__GOAL__
Reproduce every entry exactly, without alteration.

[Records from a data collection]
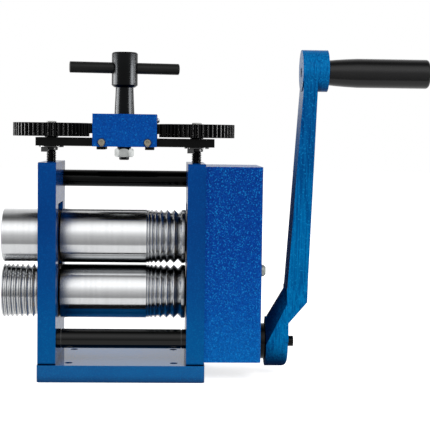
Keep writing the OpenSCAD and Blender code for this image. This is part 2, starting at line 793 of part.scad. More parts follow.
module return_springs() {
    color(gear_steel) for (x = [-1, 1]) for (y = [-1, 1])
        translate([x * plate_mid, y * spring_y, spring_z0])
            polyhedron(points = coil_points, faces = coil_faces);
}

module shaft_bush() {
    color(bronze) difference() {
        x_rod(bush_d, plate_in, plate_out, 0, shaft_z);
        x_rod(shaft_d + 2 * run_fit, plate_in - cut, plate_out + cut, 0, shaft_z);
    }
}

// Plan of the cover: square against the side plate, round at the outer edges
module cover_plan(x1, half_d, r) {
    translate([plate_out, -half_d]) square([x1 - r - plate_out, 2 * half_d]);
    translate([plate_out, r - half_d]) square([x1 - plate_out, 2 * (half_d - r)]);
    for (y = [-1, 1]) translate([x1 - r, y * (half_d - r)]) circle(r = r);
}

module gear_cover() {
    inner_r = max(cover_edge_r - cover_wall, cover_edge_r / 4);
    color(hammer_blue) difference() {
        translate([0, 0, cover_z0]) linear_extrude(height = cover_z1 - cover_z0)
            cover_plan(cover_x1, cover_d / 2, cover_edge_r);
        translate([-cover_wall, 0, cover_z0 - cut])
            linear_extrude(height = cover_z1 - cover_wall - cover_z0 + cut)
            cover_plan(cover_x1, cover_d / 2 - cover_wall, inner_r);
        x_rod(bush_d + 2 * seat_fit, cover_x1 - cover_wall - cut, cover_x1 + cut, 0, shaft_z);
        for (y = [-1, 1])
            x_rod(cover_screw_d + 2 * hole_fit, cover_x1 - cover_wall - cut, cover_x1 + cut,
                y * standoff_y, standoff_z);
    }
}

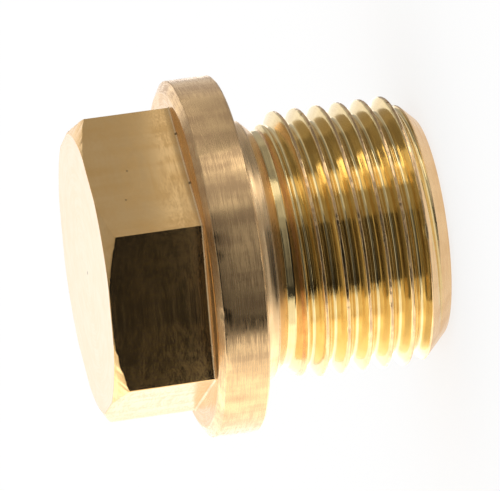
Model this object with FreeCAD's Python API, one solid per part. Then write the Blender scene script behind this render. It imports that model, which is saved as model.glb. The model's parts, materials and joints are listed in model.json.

__THE OUTPUT__
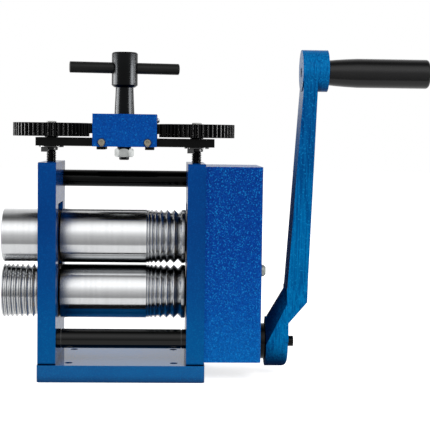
Keep writing the OpenSCAD and Blender code for this image. This is part 2, starting at line 793 of part.scad. More parts follow.
module return_springs() {
    color(gear_steel) for (x = [-1, 1]) for (y = [-1, 1])
        translate([x * plate_mid, y * spring_y, spring_z0])
            polyhedron(points = coil_points, faces = coil_faces);
}

module shaft_bush() {
    color(bronze) difference() {
        x_rod(bush_d, plate_in, plate_out, 0, shaft_z);
        x_rod(shaft_d + 2 * run_fit, plate_in - cut, plate_out + cut, 0, shaft_z);
    }
}

// Plan of the cover: square against the side plate, round at the outer edges
module cover_plan(x1, half_d, r) {
    translate([plate_out, -half_d]) square([x1 - r - plate_out, 2 * half_d]);
    translate([plate_out, r - half_d]) square([x1 - plate_out, 2 * (half_d - r)]);
    for (y = [-1, 1]) translate([x1 - r, y * (half_d - r)]) circle(r = r);
}

module gear_cover() {
    inner_r = max(cover_edge_r - cover_wall, cover_edge_r / 4);
    color(hammer_blue) difference() {
        translate([0, 0, cover_z0]) linear_extrude(height = cover_z1 - cover_z0)
            cover_plan(cover_x1, cover_d / 2, cover_edge_r);
        translate([-cover_wall, 0, cover_z0 - cut])
            linear_extrude(height = cover_z1 - cover_wall - cover_z0 + cut)
            cover_plan(cover_x1, cover_d / 2 - cover_wall, inner_r);
        x_rod(bush_d + 2 * seat_fit, cover_x1 - cover_wall - cut, cover_x1 + cut, 0, shaft_z);
        for (y = [-1, 1])
            x_rod(cover_screw_d + 2 * hole_fit, cover_x1 - cover_wall - cut, cover_x1 + cut,
                y * standoff_y, standoff_z);
    }
}

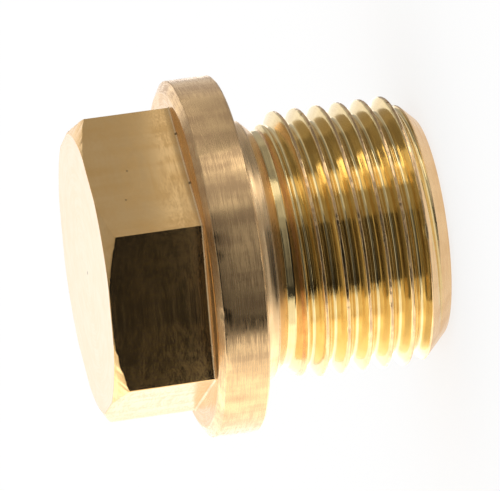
Model this object with FreeCAD's Python API, one solid per part. Then write the Blender scene script behind this render. It imports that model, which is saved as model.glb. The model's parts, materials and joints are listed in model.json.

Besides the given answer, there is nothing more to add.